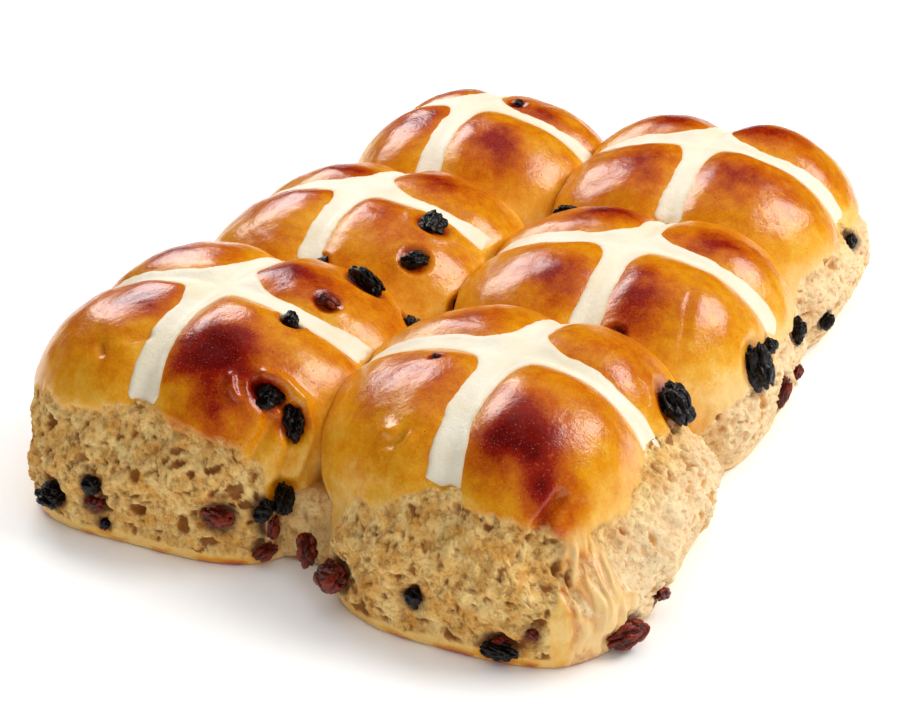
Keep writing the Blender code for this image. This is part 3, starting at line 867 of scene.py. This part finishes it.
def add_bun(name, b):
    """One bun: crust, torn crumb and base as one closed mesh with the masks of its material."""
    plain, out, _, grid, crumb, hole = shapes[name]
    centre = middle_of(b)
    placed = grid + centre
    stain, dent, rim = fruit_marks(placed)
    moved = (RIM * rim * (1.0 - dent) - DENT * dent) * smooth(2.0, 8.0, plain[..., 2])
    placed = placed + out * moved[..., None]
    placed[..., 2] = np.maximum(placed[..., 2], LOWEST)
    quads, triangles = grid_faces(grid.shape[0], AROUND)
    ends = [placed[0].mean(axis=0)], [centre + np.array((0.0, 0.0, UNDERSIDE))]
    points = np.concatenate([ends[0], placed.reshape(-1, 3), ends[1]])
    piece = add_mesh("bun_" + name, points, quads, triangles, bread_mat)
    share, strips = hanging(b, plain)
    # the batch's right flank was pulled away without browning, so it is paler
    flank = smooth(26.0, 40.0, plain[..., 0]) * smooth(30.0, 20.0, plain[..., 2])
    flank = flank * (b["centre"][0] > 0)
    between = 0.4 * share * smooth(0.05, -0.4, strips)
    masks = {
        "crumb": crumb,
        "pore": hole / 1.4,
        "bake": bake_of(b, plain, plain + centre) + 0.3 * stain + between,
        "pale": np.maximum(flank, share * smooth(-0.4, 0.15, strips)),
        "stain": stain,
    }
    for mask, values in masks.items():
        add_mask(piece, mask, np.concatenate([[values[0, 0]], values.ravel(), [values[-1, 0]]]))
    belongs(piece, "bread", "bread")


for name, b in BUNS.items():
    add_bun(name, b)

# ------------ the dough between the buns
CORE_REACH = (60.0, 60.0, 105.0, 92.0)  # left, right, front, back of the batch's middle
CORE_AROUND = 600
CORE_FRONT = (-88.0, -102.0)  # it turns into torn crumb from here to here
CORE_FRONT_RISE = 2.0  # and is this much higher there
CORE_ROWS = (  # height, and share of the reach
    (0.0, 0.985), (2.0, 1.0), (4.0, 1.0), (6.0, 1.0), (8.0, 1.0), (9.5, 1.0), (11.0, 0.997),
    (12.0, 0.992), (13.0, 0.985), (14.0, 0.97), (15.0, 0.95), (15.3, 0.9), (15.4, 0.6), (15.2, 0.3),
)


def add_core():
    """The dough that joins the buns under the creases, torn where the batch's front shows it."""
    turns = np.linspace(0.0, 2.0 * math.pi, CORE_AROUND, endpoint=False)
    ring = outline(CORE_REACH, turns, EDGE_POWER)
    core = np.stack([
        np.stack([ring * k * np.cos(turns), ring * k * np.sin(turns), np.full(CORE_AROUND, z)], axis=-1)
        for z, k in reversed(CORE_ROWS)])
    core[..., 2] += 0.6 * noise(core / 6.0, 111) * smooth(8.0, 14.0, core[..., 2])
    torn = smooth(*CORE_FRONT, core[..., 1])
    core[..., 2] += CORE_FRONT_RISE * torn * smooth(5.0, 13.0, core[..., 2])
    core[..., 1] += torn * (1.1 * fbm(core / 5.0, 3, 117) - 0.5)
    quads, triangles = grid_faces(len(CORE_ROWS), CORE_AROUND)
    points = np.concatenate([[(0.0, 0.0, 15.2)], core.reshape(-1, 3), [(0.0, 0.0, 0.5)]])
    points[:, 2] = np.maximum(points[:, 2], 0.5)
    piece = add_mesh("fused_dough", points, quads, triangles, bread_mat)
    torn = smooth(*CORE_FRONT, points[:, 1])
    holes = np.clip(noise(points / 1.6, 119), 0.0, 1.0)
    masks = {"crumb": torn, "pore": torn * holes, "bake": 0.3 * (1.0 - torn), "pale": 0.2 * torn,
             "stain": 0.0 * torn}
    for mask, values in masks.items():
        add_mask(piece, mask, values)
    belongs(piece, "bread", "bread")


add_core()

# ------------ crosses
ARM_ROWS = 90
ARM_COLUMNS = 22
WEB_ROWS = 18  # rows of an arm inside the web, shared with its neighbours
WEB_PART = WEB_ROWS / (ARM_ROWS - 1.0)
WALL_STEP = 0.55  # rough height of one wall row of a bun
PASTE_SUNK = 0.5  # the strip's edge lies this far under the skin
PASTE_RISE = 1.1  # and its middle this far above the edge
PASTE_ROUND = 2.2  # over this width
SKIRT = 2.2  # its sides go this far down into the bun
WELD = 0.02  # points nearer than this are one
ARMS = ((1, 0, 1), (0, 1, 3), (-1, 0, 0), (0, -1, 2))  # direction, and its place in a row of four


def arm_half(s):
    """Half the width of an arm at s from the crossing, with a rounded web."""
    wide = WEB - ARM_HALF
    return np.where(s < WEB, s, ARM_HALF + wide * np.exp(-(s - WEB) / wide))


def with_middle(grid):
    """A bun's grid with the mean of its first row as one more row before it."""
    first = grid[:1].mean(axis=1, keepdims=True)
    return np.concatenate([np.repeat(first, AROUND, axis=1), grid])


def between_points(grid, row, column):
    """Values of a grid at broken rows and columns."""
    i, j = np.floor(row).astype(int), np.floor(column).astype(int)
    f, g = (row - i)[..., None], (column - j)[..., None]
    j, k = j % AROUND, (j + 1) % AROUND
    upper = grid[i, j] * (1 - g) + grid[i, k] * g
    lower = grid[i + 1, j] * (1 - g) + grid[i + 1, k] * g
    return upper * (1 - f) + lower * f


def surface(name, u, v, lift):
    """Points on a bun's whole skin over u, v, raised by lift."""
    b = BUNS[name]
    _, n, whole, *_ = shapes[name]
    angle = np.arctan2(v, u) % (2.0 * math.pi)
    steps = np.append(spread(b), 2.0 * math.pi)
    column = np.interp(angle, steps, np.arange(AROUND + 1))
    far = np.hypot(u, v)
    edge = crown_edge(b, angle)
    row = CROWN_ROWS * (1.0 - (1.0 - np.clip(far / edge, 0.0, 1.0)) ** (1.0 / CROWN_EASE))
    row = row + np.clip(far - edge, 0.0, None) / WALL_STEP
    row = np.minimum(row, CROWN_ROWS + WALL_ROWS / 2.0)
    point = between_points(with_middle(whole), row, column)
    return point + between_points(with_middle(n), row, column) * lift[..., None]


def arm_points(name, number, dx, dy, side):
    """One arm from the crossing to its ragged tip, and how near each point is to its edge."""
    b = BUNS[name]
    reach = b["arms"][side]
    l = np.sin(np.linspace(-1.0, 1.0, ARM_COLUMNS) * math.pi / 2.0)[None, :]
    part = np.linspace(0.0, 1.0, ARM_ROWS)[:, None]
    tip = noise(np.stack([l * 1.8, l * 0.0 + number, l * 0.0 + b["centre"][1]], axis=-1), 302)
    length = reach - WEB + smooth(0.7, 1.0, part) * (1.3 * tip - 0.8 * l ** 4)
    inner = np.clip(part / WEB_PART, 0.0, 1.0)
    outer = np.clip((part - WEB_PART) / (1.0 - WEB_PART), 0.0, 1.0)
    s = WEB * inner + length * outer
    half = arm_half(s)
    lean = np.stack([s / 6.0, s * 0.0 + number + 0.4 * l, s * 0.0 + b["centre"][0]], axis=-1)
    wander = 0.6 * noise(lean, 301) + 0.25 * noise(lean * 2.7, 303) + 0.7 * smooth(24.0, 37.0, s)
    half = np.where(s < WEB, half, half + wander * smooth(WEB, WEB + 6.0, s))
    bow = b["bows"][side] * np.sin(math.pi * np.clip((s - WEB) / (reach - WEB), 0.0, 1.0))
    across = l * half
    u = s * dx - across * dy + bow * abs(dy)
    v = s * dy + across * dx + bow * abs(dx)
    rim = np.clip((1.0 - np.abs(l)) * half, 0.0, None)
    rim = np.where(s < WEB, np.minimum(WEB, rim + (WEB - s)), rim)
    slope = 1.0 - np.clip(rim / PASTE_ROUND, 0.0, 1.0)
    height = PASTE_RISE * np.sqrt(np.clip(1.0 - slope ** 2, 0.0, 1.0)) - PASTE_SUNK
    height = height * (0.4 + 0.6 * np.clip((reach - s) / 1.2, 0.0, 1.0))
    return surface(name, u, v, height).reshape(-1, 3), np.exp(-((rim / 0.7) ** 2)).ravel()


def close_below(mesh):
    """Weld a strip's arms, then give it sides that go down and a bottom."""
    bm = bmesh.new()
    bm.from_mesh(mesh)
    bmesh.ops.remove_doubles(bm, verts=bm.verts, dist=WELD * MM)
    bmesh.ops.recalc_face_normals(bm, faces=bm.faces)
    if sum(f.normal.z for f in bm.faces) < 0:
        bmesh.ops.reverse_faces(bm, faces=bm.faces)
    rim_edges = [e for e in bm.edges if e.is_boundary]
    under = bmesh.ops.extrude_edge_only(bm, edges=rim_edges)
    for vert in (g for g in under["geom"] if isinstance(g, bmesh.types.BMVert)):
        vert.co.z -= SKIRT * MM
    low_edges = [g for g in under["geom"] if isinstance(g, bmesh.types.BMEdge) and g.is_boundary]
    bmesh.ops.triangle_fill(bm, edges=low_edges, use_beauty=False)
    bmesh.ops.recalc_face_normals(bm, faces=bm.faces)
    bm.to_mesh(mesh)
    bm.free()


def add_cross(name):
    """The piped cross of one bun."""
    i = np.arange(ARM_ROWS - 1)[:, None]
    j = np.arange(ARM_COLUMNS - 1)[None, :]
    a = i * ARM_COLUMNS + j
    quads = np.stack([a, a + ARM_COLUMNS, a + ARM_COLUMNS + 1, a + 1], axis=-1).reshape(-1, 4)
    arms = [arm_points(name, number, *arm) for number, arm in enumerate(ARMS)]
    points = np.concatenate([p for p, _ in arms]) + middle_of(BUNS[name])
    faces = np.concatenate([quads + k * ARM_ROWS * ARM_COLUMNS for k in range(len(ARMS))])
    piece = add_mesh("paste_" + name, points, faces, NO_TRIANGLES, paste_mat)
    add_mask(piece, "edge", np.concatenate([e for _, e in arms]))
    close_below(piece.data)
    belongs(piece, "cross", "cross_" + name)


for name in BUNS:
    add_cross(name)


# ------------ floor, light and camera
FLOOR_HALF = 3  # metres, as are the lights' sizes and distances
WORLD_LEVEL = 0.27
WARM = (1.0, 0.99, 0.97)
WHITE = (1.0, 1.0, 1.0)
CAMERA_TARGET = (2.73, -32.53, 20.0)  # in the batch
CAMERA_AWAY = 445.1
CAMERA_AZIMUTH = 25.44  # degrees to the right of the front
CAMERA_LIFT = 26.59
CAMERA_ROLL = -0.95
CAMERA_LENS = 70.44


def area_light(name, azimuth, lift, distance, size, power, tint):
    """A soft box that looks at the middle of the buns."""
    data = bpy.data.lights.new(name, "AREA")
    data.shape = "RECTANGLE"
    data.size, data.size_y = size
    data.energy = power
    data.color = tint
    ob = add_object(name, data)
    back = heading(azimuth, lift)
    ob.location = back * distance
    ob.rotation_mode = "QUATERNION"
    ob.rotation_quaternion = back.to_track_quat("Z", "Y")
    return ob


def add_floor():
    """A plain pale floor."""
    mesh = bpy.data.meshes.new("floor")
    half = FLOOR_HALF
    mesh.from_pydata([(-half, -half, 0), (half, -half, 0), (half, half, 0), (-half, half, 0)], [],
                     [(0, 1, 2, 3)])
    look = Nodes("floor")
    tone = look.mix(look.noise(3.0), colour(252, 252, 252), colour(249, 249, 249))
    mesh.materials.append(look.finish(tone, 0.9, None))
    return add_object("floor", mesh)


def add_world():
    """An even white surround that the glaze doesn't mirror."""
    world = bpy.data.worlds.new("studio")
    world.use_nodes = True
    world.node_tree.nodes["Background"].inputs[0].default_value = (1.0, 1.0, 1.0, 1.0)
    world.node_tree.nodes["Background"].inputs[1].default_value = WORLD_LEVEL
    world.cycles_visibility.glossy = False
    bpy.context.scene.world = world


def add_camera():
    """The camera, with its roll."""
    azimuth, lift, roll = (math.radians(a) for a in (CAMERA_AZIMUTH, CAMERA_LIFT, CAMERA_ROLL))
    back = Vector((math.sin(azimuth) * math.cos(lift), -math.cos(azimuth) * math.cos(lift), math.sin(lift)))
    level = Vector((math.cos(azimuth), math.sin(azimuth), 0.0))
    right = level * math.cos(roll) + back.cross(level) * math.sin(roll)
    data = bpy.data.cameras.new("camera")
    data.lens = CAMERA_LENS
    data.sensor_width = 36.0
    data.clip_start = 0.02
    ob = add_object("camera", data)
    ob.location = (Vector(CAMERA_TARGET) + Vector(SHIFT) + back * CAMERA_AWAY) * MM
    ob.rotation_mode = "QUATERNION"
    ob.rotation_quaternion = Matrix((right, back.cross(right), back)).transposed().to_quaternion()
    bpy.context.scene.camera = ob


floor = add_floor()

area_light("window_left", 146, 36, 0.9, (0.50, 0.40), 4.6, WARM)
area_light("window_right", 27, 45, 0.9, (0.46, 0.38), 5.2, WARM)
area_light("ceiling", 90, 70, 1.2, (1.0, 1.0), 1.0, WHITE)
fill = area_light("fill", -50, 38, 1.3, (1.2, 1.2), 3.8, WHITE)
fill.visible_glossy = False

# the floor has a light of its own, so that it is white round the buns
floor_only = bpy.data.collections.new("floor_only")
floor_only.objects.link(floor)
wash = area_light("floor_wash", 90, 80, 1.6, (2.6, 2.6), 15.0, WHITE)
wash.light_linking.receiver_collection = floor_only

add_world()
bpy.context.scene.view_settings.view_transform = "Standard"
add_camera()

---

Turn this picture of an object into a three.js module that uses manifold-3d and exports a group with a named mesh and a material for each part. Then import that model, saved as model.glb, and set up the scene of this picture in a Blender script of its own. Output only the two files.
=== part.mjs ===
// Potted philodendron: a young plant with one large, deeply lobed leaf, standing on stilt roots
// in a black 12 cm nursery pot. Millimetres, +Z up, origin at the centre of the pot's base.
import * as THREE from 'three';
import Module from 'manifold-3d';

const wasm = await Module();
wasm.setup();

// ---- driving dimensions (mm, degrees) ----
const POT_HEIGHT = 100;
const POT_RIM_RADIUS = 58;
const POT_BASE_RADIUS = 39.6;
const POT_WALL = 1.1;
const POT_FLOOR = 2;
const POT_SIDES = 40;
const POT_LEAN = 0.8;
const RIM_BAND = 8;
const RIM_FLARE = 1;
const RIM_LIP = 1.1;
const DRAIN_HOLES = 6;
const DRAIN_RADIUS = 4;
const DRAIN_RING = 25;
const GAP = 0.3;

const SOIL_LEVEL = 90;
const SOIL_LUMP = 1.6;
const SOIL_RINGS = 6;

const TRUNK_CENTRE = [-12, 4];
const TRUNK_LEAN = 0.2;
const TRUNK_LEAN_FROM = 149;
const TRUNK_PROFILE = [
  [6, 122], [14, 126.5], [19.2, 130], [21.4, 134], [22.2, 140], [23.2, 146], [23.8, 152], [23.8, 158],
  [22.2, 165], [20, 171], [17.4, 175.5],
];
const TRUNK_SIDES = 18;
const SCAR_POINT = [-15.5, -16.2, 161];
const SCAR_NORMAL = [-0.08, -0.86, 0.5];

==

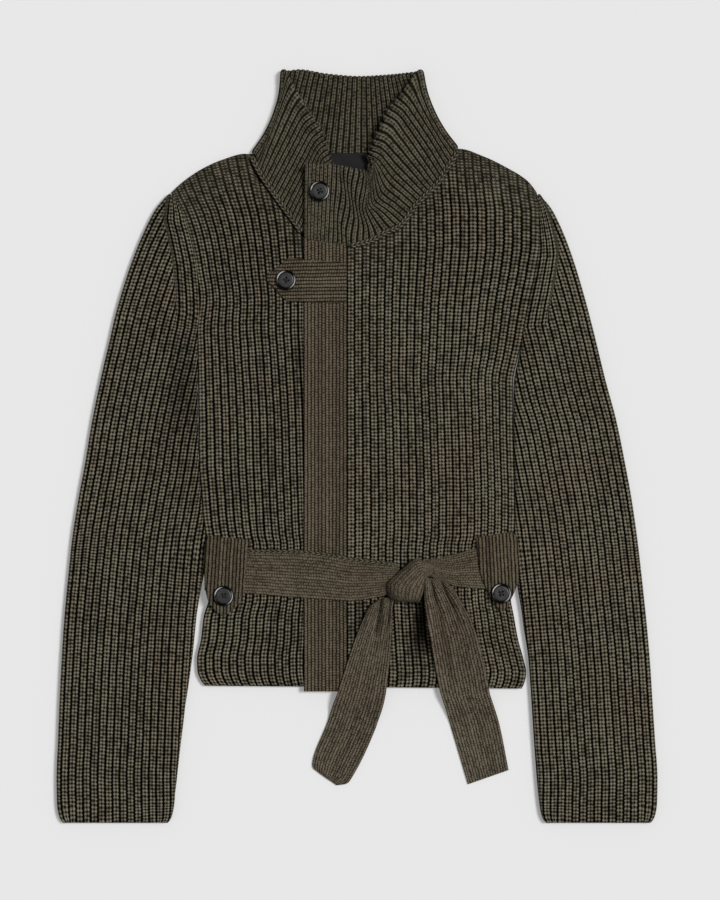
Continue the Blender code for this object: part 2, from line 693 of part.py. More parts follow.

TASK GOAL:
Copy every line of the material in which the word "that" occurs.

THE RESULT:
    """The dough that joins the buns under the creases, torn where the batch's front shows it."""
    """Weld a strip's arms, then give it sides that go down and a bottom."""
    """A soft box that looks at the middle of the buns."""
    """An even white surround that the glaze doesn't mirror."""
# the floor has a light of its own, so that it is white round the buns
Turn this picture of an object into a three.js module that uses manifold-3d and exports a group with a named mesh and a material for each part. Then import that model, saved as model.glb, and set up the scene of this picture in a Blender script of its own. Output only the two files.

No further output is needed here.